Ian Rankin’s Inspector Rebus is definitely not one to yield the limelight when he’s on the case. It’s not so much that he’s looking for fame or credit, but he is obsessed with this work. There are times, though, when he has to allow others to do most of the work of a case. That’s what happens, for instance, in Resurrection Men. Rebus and several other police officers have been sent to Tulliallan Police College to try to redeem themselves and start over. All of the men have been in serious trouble on the force, mostly because of trouble working with others. So the “Resurrection Men,” as they’re called, are given a cold case to solve in which they have to work together. The idea is to teach them how to work as a team. While Rebus is sidelined, so to speak, Siobhan Clarke takes up the investigation of Edward Marber, an art dealer who was brutally murdered outside of his home. That’s the case that Rebus had been working on, and now, Clarke’s got to take over and find her own way to untangle the threads of the case. And then it turns out that the Marber murder may be connected to the case that Rebus and the “Resurrection Men” have been assigned to investigate…
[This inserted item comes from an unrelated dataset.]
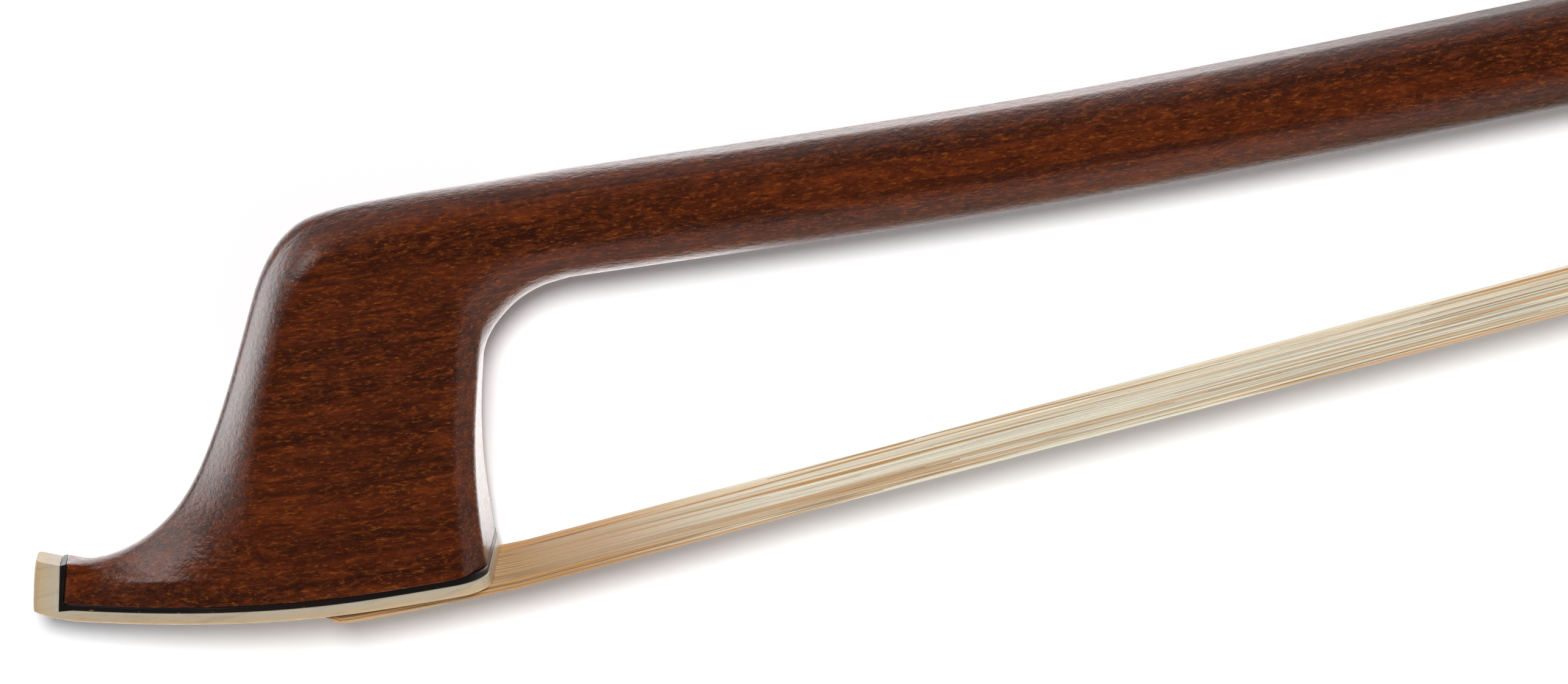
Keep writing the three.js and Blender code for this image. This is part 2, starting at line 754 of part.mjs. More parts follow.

In Rankin’s The Falls, Rebus is under department suspension, and it’s Clarke who does quite a lot of the work in the mysterious disappearance of university student Philippa Balfour. Balfour was a member of an Internet gaming group, and Clarke finds several clues to her disappearance through that group. Rebus takes a role in this novel; he’s following up a line of inquiry about some macabre clues left behind in a series of other murders. But this novel is really as much Clarke’s show as it is anything else.
There are lots of other cases, too, where the “regular” sleuth steps offstage and someone else is at the forefront. What do you think of this plot strategy? Do you enjoy these novels? Or do you miss the “regular” sleuth too much?